The fishermen also demanded that charges against fishermen involved in previous violence against government property and personnel be dropped.

This is not the first case of violence by fishermen in the Galapagos. In 1997, when fishermen exceeded their fishery quotas for sea cucumbers (soft- bodied creatures related to sea stars, also known as beche-de-mer or trepang), they demanded that limits be abandoned, vandalized properties and threatened the lives of park personnel.

Make no mistake, these lucrative fisheries are not providing a meager existence for poor artisanal fishermen. Rather, they are making nearly 1,400 mainland fishermen, who moved onto the marine preserves of the national park after overexploiting the mainland, wealthy. We've been told that sea cucumber fishermen make more money selling their catch to Asian markets than cocaine dealers make in their trade on the mainland.

This is more than a regional squabble and much is at stake. The Galapagos Islands, designated an Ecuadorian National Park in 1936 and a World Heritage Site by the United Nations in 1978, is home to endemic plants and animals that survive in a fragile equilibrium, dependent for the most part on the richness of the sea around them.

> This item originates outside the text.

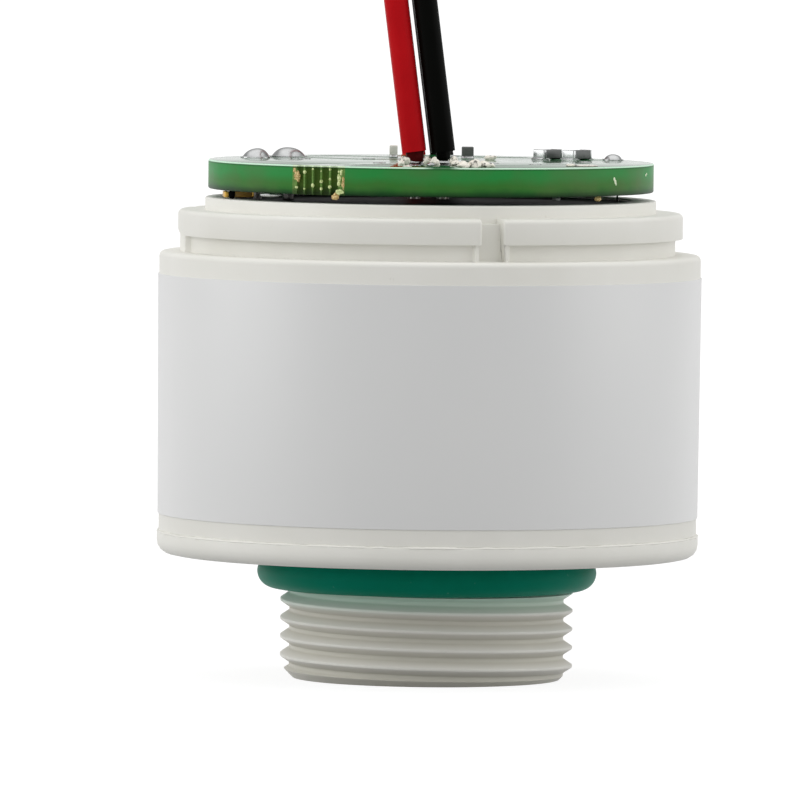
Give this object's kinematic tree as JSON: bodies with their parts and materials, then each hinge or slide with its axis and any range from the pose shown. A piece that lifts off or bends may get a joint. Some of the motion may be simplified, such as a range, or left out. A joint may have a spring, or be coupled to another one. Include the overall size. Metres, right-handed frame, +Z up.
{
  "type": "oxygen sensor cell",
  "caption": "Round white galvanic oxygen cell with a threaded gas nose and O-ring, a snap ring collar, a green circuit board on its back and red and black flying leads ending in a small plug.",
  "frame": {"origin": "centre of the threaded nose's end face", "axes": "+Z up the cell's axis from the nose to the circuit board; -Y is the front, where a slot of the snap ring shows, and the leads lie towards +Y"},
  "size_m": [0.0296, 0.0799, 0.0499],
  "materials": {
    "white_abs": "moulded white ABS, satin",
    "green_rubber": "moulded green rubber",
    "porous_ptfe": "porous white PTFE",
    "label_paper": "blank white label film",
    "dark_rubber": "moulded black rubber",
    "clear_film": "thin fluoropolymer film",
    "gold_plate": "gold plated",
    "glass_paper": "glass fibre paper",
    "rolled_lead": "rolled lead strip",
    "titanium": "drawn titanium wire",
    "black_epoxy": "poured black epoxy",
    "board_laminate": "green solder mask on glass laminate",
    "solder": "bright reflowed solder",
    "resistor_ceramic": "grey glaze on ceramic with tinned ends",
    "thermistor_ceramic": "dark ceramic with tinned ends",
    "capacitor_ceramic": "tan ceramic with plated ends",
    "red_pvc": "extruded red insulation",
    "black_pvc": "extruded black insulation",
    "tinned_copper": "tin plated",
    "white_nylon": "moulded natural nylon"
  },
  "bodies": {
    "root": {"front_cap": "white_abs", "nose_o_ring": "green_rubber", "dust_filter": "porous_ptfe", "filter_retainer": "white_abs", "sensor_body": "white_abs", "blank_label": "label_paper", "membrane_gasket": "dark_rubber", "sensing_membrane": "clear_film", "gold_cathode": "gold_plate", "cathode_support": "white_abs", "separator": "glass_paper", "lead_anode": "rolled_lead", "anode_lead": "titanium", "cathode_lead": "titanium", "rear_potting": "black_epoxy", "circuit_board": "board_laminate", "anode_solder": "solder", "cathode_solder": "solder", "test_pad_solder": "solder", "chip_resistor_1": "resistor_ceramic", "chip_resistor_2": "resistor_ceramic", "thermistor": "thermistor_ceramic", "chip_capacitor": "capacitor_ceramic", "underside_capacitor": "capacitor_ceramic", "red_wire": "red_pvc", "black_wire": "black_pvc", "red_wire_core": "tinned_copper", "black_wire_core": "tinned_copper", "red_solder_joint": "solder", "black_solder_joint": "solder", "red_contact": "tinned_copper", "black_contact": "tinned_copper", "plug_housing": "white_nylon"}
  },
  "joints": []
}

Directly or indirectly killing these unique Galapagos species is like slashing a Rembrandt or destroying the Temple on the Mount. These islands and their creatures bring in about $80 million in income from tourism, a resource that is entirely sustainable. Fishery management is the responsibility of the national park, and it is a daunting task. The 51,000-square-mile reserve is second in size only to Australia's Great Barrier Reef Reserve. Yet there is only one patrol boat, expected to patrol an area equivalent to the California coastline, extending 70 miles out to sea.

After troops from the mainland arrived late in November, an uneasy truce has was called. As it has in the past, the Ecuadorian government caved in to the fishermen's demands and announced a 30-ton increase in the lobster quota, which had been set at 50 tons.

At this point, Galapagos fishermen (as in many places in the world) are consuming the capital, not just harvesting the interest, of their living endowment. We are fearful that the Ecuadorian government will cave in to every additional demand the fishermen will be making.

The California Academy of Sciences, sister institutions and other non- governmental organizations are considering a boycott by tourists of Galapagos and other Ecuadorian sites unless the government controls the current situation and recognizes the importance of managing its resources.

The fable of the goose with golden eggs is clearly understood in any language, and it signifies an avoidable tragedy in the Galapagos.

John E. McCosker and Terrence N. Gosliner are research scientists at the California Academy of Sciences in San Francisco. They have visited the Galapagos on numerous occasions and are working with Ecuadorian scientists.